◆ Exercise directions ◆
Please quote the material exactly, every line of it.

'''

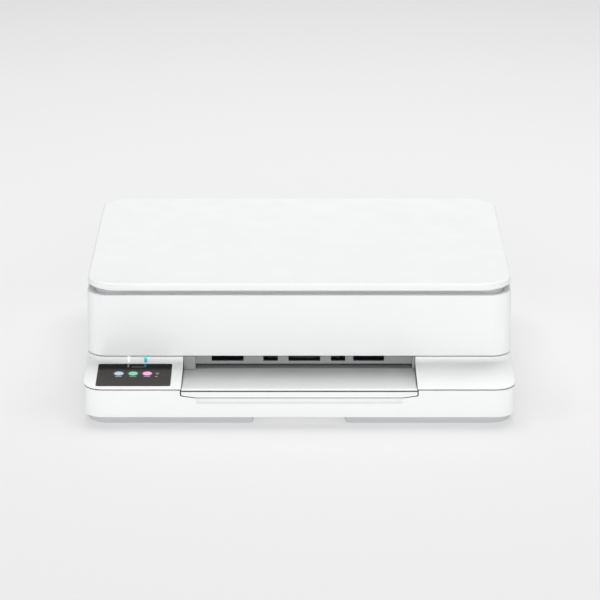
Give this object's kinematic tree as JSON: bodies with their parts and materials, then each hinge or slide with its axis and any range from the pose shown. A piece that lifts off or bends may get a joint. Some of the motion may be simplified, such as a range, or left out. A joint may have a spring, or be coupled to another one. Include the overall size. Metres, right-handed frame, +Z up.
{
  "type": "inkjet printer",
  "caption": "Low white all-in-one inkjet printer with a flatbed scanner lid, a front paper drawer and output slot, and a touch panel on the sloped front deck.",
  "frame": {"origin": "on the surface the printer stands on, under the middle of its outline", "axes": "+X to the right seen from the front, +Y to the back, +Z up"},
  "size_m": [0.433, 0.386, 0.1254],
  "materials": {
    "white_shell": "fine satin moulded white plastic",
    "light_grey_plastic": "satin moulded light grey plastic",
    "grey_plastic": "satin moulded dark grey plastic",
    "black_plastic": "matte moulded black plastic",
    "black_glass": "glossy black touch panel",
    "clear_glass": "clear float glass",
    "steel": "zinc plated and ground steel",
    "rubber": "matte black rubber",
    "white_foam": "white film over soft foam",
    "circuit_board": "green solder mask",
    "white_light": "frosted light pipe, lit white",
    "cyan_light": "frosted light pipe, lit blue green"
  },
  "bodies": {
    "base": {"base_plinth": "light_grey_plastic", "foot_front_left": "rubber", "foot_front_right": "rubber", "foot_rear_left": "rubber", "foot_rear_right": "rubber", "base_housing": "white_shell", "power_inlet": "black_plastic", "usb_port": "black_plastic", "deck_left": "white_shell", "deck_right": "white_shell", "display_glass": "black_glass", "control_board": "circuit_board", "light_bar_white": "white_light", "light_bar_cyan": "cyan_light", "exit_frame": "grey_plastic", "side_plate_left": "steel", "side_plate_right": "steel", "line_feed_motor": "steel", "carriage_motor": "steel", "print_platen": "black_plastic", "star_wheel_bar": "black_plastic", "rear_paper_guide": "grey_plastic", "service_station": "grey_plastic", "carriage_rail": "steel", "carriage_belt": "rubber", "main_board": "circuit_board", "power_supply": "black_plastic", "rear_cover": "white_shell"},
    "paper_drawer": {"tray_front": "white_shell", "tray_pan": "grey_plastic", "output_tray_cover": "white_shell"},
    "extender": {"tray_extender": "white_shell"},
    "guide_left": {"width_guide_left": "light_grey_plastic"},
    "guide_right": {"width_guide_right": "light_grey_plastic"},
    "guide_gear": {"guide_pinion": "light_grey_plastic"},
    "feed_shaft": {"feed_roller": "steel", "feed_gear": "light_grey_plastic"},
    "idler": {"idler_gear": "light_grey_plastic"},
    "exit_shaft": {"exit_roller": "rubber", "exit_gear": "light_grey_plastic"},
    "pick_shaft": {"pick_roller": "rubber", "pick_gear": "light_grey_plastic"},
    "motor_gear": {"motor_pinion": "light_grey_plastic"},
    "drive_pulley": {"drive_pulley": "light_grey_plastic"},
    "idler_pulley": {"idler_pulley": "light_grey_plastic"},
    "carriage": {"carriage": "grey_plastic", "cartridge_black": "black_plastic", "cartridge_colour": "light_grey_plastic"},
    "power_button": {"power_button": "light_grey_plastic"},
    "wireless_button": {"wireless_button": "light_grey_plastic"},
    "scanner_body": {"scanner_housing": "white_shell", "scanner_bezel": "light_grey_plastic", "platen_glass": "clear_glass", "scanner_tub": "black_plastic", "scan_rail": "steel", "lid_hinge_left": "grey_plastic", "lid_hinge_right": "grey_plastic"},
    "scan_bar": {"scan_bar": "black_plastic"},
    "lid": {"lid_cover": "white_shell", "lid_pad": "white_foam"}
  },
  "joints": [
    {"name": "drawer_slide", "type": "slide", "parent": "base", "child": "paper_drawer", "axis": [0, -1, 0], "range_m": [0, 0.18]},
    {"name": "extender_slide", "type": "slide", "parent": "paper_drawer", "child": "extender", "axis": [0, -1, 0], "range_m": [0, 0.11]},
    {"name": "guide_left_slide", "type": "slide", "parent": "paper_drawer", "child": "guide_left", "axis": [1, 0, 0], "range_m": [0, 0.055]},
    {"name": "guide_right_slide", "type": "slide", "parent": "paper_drawer", "child": "guide_right", "axis": [-1, 0, 0], "range_m": [0, 0.055]},
    {"name": "guide_pinion_spin", "type": "hinge", "parent": "paper_drawer", "child": "guide_gear", "pos_m": [0, -0.056, 0.013], "axis": [0, 0, 1], "range_deg": [-355, 0]},
    {"name": "feed_spin", "type": "hinge", "parent": "base", "child": "feed_shaft", "pos_m": [0, 0.028, 0.043], "axis": [1, 0, 0], "continuous": true},
    {"name": "idler_spin", "type": "hinge", "parent": "base", "child": "idler", "pos_m": [0, -0.01075, 0.043], "axis": [1, 0, 0], "continuous": true},
    {"name": "exit_spin", "type": "hinge", "parent": "base", "child": "exit_shaft", "pos_m": [0, -0.0395, 0.043], "axis": [1, 0, 0], "continuous": true},
    {"name": "pick_spin", "type": "hinge", "parent": "base", "child": "pick_shaft", "pos_m": [0, 0.05494, 0.0375], "axis": [1, 0, 0], "continuous": true},
    {"name": "motor_spin", "type": "hinge", "parent": "base", "child": "motor_gear", "pos_m": [0, 0.05073, 0.05613], "axis": [1, 0, 0], "continuous": true},
    {"name": "carriage_travel", "type": "slide", "parent": "base", "child": "carriage", "axis": [-1, 0, 0], "range_m": [0, 0.297]},
    {"name": "drive_pulley_spin", "type": "hinge", "parent": "base", "child": "drive_pulley", "pos_m": [0.168, 0.038, 0.0765], "axis": [0, 1, 0], "range_deg": [-2860, 2860]},
    {"name": "idler_pulley_spin", "type": "hinge", "parent": "base", "child": "idler_pulley", "pos_m": [-0.17, 0.038, 0.0765], "axis": [0, 1, 0], "range_deg": [-2860, 2860]},
    {"name": "power_button_press", "type": "slide", "parent": "base", "child": "power_button", "axis": [0, -1, 0], "range_m": [0, 0.001], "stiffness_N_per_m": 600},
    {"name": "wireless_button_press", "type": "slide", "parent": "base", "child": "wireless_button", "axis": [0, -1, 0], "range_m": [0, 0.001], "stiffness_N_per_m": 600},
    {"name": "access_door", "type": "hinge", "parent": "base", "child": "scanner_body", "pos_m": [0, 0.187, 0.095], "axis": [-1, 0, 0], "range_deg": [0, 38]},
    {"name": "scan_travel", "type": "slide", "parent": "scanner_body", "child": "scan_bar", "axis": [1, 0, 0], "range_m": [0, 0.3]},
    {"name": "lid_hinge", "type": "hinge", "parent": "scanner_body", "child": "lid", "pos_m": [0, 0.1875, 0.1166], "axis": [-1, 0, 0], "range_deg": [0, 80]}
  ],
  "couplings": [
    {"joint": "guide_right_slide", "follows": "guide_left_slide", "ratio": 1},
    {"joint": "guide_pinion_spin", "follows": "guide_left_slide", "rad_per_m": -111.11},
    {"joint": "idler_spin", "follows": "feed_spin", "ratio": -1.0667},
    {"joint": "exit_spin", "follows": "feed_spin", "ratio": 2},
    {"joint": "pick_spin", "follows": "feed_spin", "ratio": -2.6667},
    {"joint": "motor_spin", "follows": "feed_spin", "ratio": -3.2},
    {"joint": "drive_pulley_spin", "follows": "carriage_travel", "rad_per_m": -166.67},
    {"joint": "idler_pulley_spin", "follows": "carriage_travel", "rad_per_m": -166.67}
  ]
}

'''

◆ Result below ◆
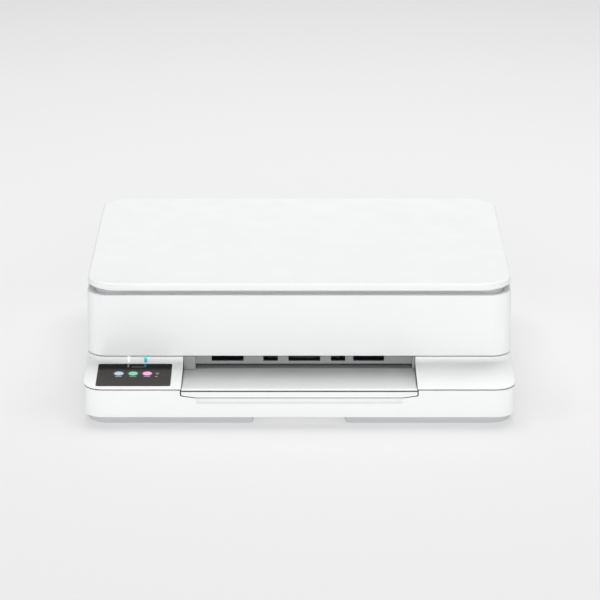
Give this object's kinematic tree as JSON: bodies with their parts and materials, then each hinge or slide with its axis and any range from the pose shown. A piece that lifts off or bends may get a joint. Some of the motion may be simplified, such as a range, or left out. A joint may have a spring, or be coupled to another one. Include the overall size. Metres, right-handed frame, +Z up.
{
  "type": "inkjet printer",
  "caption": "Low white all-in-one inkjet printer with a flatbed scanner lid, a front paper drawer and output slot, and a touch panel on the sloped front deck.",
  "frame": {"origin": "on the surface the printer stands on, under the middle of its outline", "axes": "+X to the right seen from the front, +Y to the back, +Z up"},
  "size_m": [0.433, 0.386, 0.1254],
  "materials": {
    "white_shell": "fine satin moulded white plastic",
    "light_grey_plastic": "satin moulded light grey plastic",
    "grey_plastic": "satin moulded dark grey plastic",
    "black_plastic": "matte moulded black plastic",
    "black_glass": "glossy black touch panel",
    "clear_glass": "clear float glass",
    "steel": "zinc plated and ground steel",
    "rubber": "matte black rubber",
    "white_foam": "white film over soft foam",
    "circuit_board": "green solder mask",
    "white_light": "frosted light pipe, lit white",
    "cyan_light": "frosted light pipe, lit blue green"
  },
  "bodies": {
    "base": {"base_plinth": "light_grey_plastic", "foot_front_left": "rubber", "foot_front_right": "rubber", "foot_rear_left": "rubber", "foot_rear_right": "rubber", "base_housing": "white_shell", "power_inlet": "black_plastic", "usb_port": "black_plastic", "deck_left": "white_shell", "deck_right": "white_shell", "display_glass": "black_glass", "control_board": "circuit_board", "light_bar_white": "white_light", "light_bar_cyan": "cyan_light", "exit_frame": "grey_plastic", "side_plate_left": "steel", "side_plate_right": "steel", "line_feed_motor": "steel", "carriage_motor": "steel", "print_platen": "black_plastic", "star_wheel_bar": "black_plastic", "rear_paper_guide": "grey_plastic", "service_station": "grey_plastic", "carriage_rail": "steel", "carriage_belt": "rubber", "main_board": "circuit_board", "power_supply": "black_plastic", "rear_cover": "white_shell"},
    "paper_drawer": {"tray_front": "white_shell", "tray_pan": "grey_plastic", "output_tray_cover": "white_shell"},
    "extender": {"tray_extender": "white_shell"},
    "guide_left": {"width_guide_left": "light_grey_plastic"},
    "guide_right": {"width_guide_right": "light_grey_plastic"},
    "guide_gear": {"guide_pinion": "light_grey_plastic"},
    "feed_shaft": {"feed_roller": "steel", "feed_gear": "light_grey_plastic"},
    "idler": {"idler_gear": "light_grey_plastic"},
    "exit_shaft": {"exit_roller": "rubber", "exit_gear": "light_grey_plastic"},
    "pick_shaft": {"pick_roller": "rubber", "pick_gear": "light_grey_plastic"},
    "motor_gear": {"motor_pinion": "light_grey_plastic"},
    "drive_pulley": {"drive_pulley": "light_grey_plastic"},
    "idler_pulley": {"idler_pulley": "light_grey_plastic"},
    "carriage": {"carriage": "grey_plastic", "cartridge_black": "black_plastic", "cartridge_colour": "light_grey_plastic"},
    "power_button": {"power_button": "light_grey_plastic"},
    "wireless_button": {"wireless_button": "light_grey_plastic"},
    "scanner_body": {"scanner_housing": "white_shell", "scanner_bezel": "light_grey_plastic", "platen_glass": "clear_glass", "scanner_tub": "black_plastic", "scan_rail": "steel", "lid_hinge_left": "grey_plastic", "lid_hinge_right": "grey_plastic"},
    "scan_bar": {"scan_bar": "black_plastic"},
    "lid": {"lid_cover": "white_shell", "lid_pad": "white_foam"}
  },
  "joints": [
    {"name": "drawer_slide", "type": "slide", "parent": "base", "child": "paper_drawer", "axis": [0, -1, 0], "range_m": [0, 0.18]},
    {"name": "extender_slide", "type": "slide", "parent": "paper_drawer", "child": "extender", "axis": [0, -1, 0], "range_m": [0, 0.11]},
    {"name": "guide_left_slide", "type": "slide", "parent": "paper_drawer", "child": "guide_left", "axis": [1, 0, 0], "range_m": [0, 0.055]},
    {"name": "guide_right_slide", "type": "slide", "parent": "paper_drawer", "child": "guide_right", "axis": [-1, 0, 0], "range_m": [0, 0.055]},
    {"name": "guide_pinion_spin", "type": "hinge", "parent": "paper_drawer", "child": "guide_gear", "pos_m": [0, -0.056, 0.013], "axis": [0, 0, 1], "range_deg": [-355, 0]},
    {"name": "feed_spin", "type": "hinge", "parent": "base", "child": "feed_shaft", "pos_m": [0, 0.028, 0.043], "axis": [1, 0, 0], "continuous": true},
    {"name": "idler_spin", "type": "hinge", "parent": "base", "child": "idler", "pos_m": [0, -0.01075, 0.043], "axis": [1, 0, 0], "continuous": true},
    {"name": "exit_spin", "type": "hinge", "parent": "base", "child": "exit_shaft", "pos_m": [0, -0.0395, 0.043], "axis": [1, 0, 0], "continuous": true},
    {"name": "pick_spin", "type": "hinge", "parent": "base", "child": "pick_shaft", "pos_m": [0, 0.05494, 0.0375], "axis": [1, 0, 0], "continuous": true},
    {"name": "motor_spin", "type": "hinge", "parent": "base", "child": "motor_gear", "pos_m": [0, 0.05073, 0.05613], "axis": [1, 0, 0], "continuous": true},
    {"name": "carriage_travel", "type": "slide", "parent": "base", "child": "carriage", "axis": [-1, 0, 0], "range_m": [0, 0.297]},
    {"name": "drive_pulley_spin", "type": "hinge", "parent": "base", "child": "drive_pulley", "pos_m": [0.168, 0.038, 0.0765], "axis": [0, 1, 0], "range_deg": [-2860, 2860]},
    {"name": "idler_pulley_spin", "type": "hinge", "parent": "base", "child": "idler_pulley", "pos_m": [-0.17, 0.038, 0.0765], "axis": [0, 1, 0], "range_deg": [-2860, 2860]},
    {"name": "power_button_press", "type": "slide", "parent": "base", "child": "power_button", "axis": [0, -1, 0], "range_m": [0, 0.001], "stiffness_N_per_m": 600},
    {"name": "wireless_button_press", "type": "slide", "parent": "base", "child": "wireless_button", "axis": [0, -1, 0], "range_m": [0, 0.001], "stiffness_N_per_m": 600},
    {"name": "access_door", "type": "hinge", "parent": "base", "child": "scanner_body", "pos_m": [0, 0.187, 0.095], "axis": [-1, 0, 0], "range_deg": [0, 38]},
    {"name": "scan_travel", "type": "slide", "parent": "scanner_body", "child": "scan_bar", "axis": [1, 0, 0], "range_m": [0, 0.3]},
    {"name": "lid_hinge", "type": "hinge", "parent": "scanner_body", "child": "lid", "pos_m": [0, 0.1875, 0.1166], "axis": [-1, 0, 0], "range_deg": [0, 80]}
  ],
  "couplings": [
    {"joint": "guide_right_slide", "follows": "guide_left_slide", "ratio": 1},
    {"joint": "guide_pinion_spin", "follows": "guide_left_slide", "rad_per_m": -111.11},
    {"joint": "idler_spin", "follows": "feed_spin", "ratio": -1.0667},
    {"joint": "exit_spin", "follows": "feed_spin", "ratio": 2},
    {"joint": "pick_spin", "follows": "feed_spin", "ratio": -2.6667},
    {"joint": "motor_spin", "follows": "feed_spin", "ratio": -3.2},
    {"joint": "drive_pulley_spin", "follows": "carriage_travel", "rad_per_m": -166.67},
    {"joint": "idler_pulley_spin", "follows": "carriage_travel", "rad_per_m": -166.67}
  ]
}